Strachan explains that this reflects a core element of the “wokeness” system, in which there is no grace, no love, “only grievance, resentment, and condemnation.”  Therefore, it is clear that wokeness is not merely a non-Christian system.  It is an anti-Christian system.  It reveals its true father – Satan – who hates God’s image-bearers and devises means to foster misery and, ultimately, damnation.  Shackelford revealed her own heart when she commented, “I believe all white people are born into not being human.”  Later, she said that white people grow up “to be demons.”

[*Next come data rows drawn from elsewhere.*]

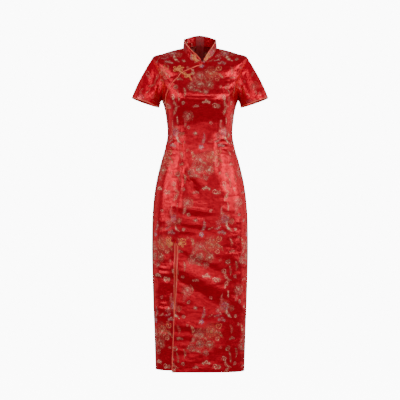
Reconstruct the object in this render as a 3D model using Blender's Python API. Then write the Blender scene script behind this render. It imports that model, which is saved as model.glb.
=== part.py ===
"""Long cheongsam dress, in metres. X runs to the wearer's left, the front faces -Y, Z is up.
The origin is at the middle of the neck, level with the shoulder seams."""

import math

import bpy
import numpy as np

WALL = 0.0016          # cloth and its lining as one wall
GAP = 0.00035          # between two pieces at a seam
PIPE = 0.0013          # radius of the piping
SQUARE = 0.03          # how much the body's rings fill out between front and side
HEM = -1.233
SHOULDER = -0.036      # level of the armhole's top
UNDERARM = -0.200      # level of the armhole's foot
OPEN_END = -0.254      # where the slanted opening meets the side seam
BUST_TIP = -0.236      # where the long dart starts
SLIT_TOP = -0.745
ZIP_END = -0.690

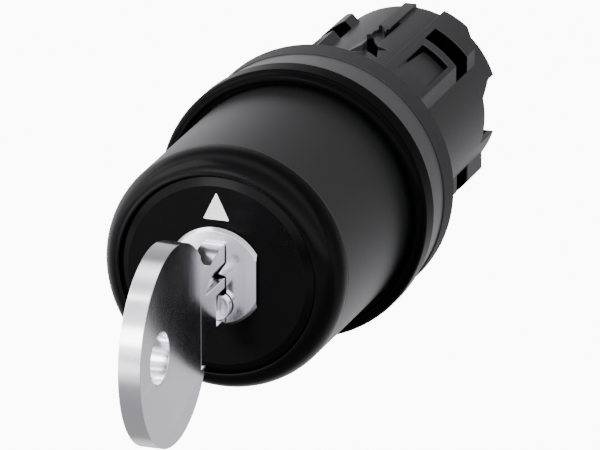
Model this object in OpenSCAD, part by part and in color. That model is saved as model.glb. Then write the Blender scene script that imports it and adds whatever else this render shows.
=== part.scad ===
// Key-operated selector actuator for a round 22 mm panel hole, with its key in the lock.
// The lock turns about the Y axis. The origin is on that axis at the panel plane, where the
// gasket's rear face rests. The operator stands at -Y and the contact blocks go on at +Y.

/* [Panel seat] */
// Diameter of the panel hole that the spigot fits
panel_hole_d = 22.3; // [22.3:0.1:24]
// Radial play of the spigot in the panel hole
spigot_play = 0.05; // [0.02:0.01:0.1]
// Length of the round spigot behind the gasket
spigot_l = 4.0; // [2:0.5:6]
// Thickness of the rubber gasket
gasket_t = 3.0; // [1:0.5:5]
// Thickness of the grey support ring
support_t = 4.4; // [2:0.2:8]

/* [Front housing] */
// Thickness of the body's front flange
flange_t = 1.6; // [1:0.1:3]
// Radial width of the bezel outside the sleeve
bezel_w = 1.8; // [1.2:0.1:4]
// Height of the bezel in front of the support ring
bezel_h = 3.1; // [2.4:0.1:6]
// Wall of the satin sleeve round the lock
sleeve_wall = 1.35; // [1:0.05:3]
// Length of the satin sleeve
sleeve_l = 19.9; // [14:0.1:30]
// Radial depth of the nose ring's rounded edge
nose_round = 2.25; // [1.5:0.05:2.4]
// Length of the nose ring's rounded edge
nose_curve = 3.2; // [2:0.1:3.4]
// Radial width of the nose ring's lip over the disc's flange
lip_w = 1.0; // [0.6:0.1:2]

/* [Lock] */
// Diameter of the turning plug
plug_d = 12.0; // [11:0.2:15]
// Diameter of the plug's chrome nose
nose_d = 10.56; // [9.5:0.02:10.8]
// Width over the two flats of the plug's nose
nose_flats = 8.92; // [8:0.05:9.4]
// How far the plug's nose stands out of the disc
nose_out = 0.5; // [0.2:0.1:1.5]
// Diameter of the lock pins
pin_d = 2.2; // [1.6:0.1:2.4]
// Distance between neighbouring pins
pin_pitch = 2.8; // [2.6:0.1:3]
// Number of pins
pin_count = 5; // [3:1:5]
// Length of a driver pin
driver_l = 2.2; // [1.5:0.1:3]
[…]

The wokeness movement took off in the 1990s in academia, which should be no surprise.  Its goal was to convince many who had no racial prejudice that they actually did, and that they could not transcend differences in skin color.  Its chief enemy is Christianity, working to infiltrate churches with the idea that Christianity fosters “white privilege” and “white supremacy.”

Strachan summarizes how wokeness attacks a Christian spiritually.

  • Wokeness divides us – oppressors versus oppressed.
  • Wokeness tempts us to despise others based on some category or label.
  • Wokeness tempts us to pride in condemning others.
  • Wokeness robs us of peace and joy.
  • Wokeness directs our attention away from the Gospel.  We lose sight of the most vital need of every individual – salvation.
  • Wokeness tempts to bitterness.
  • Wokeness makes forgiveness difficult.
  • Wokeness diminishes faith – we lose sight of God’s prophetic vision of history.
  • Wokeness makes man big and God small.  Man’s concerns dominate us.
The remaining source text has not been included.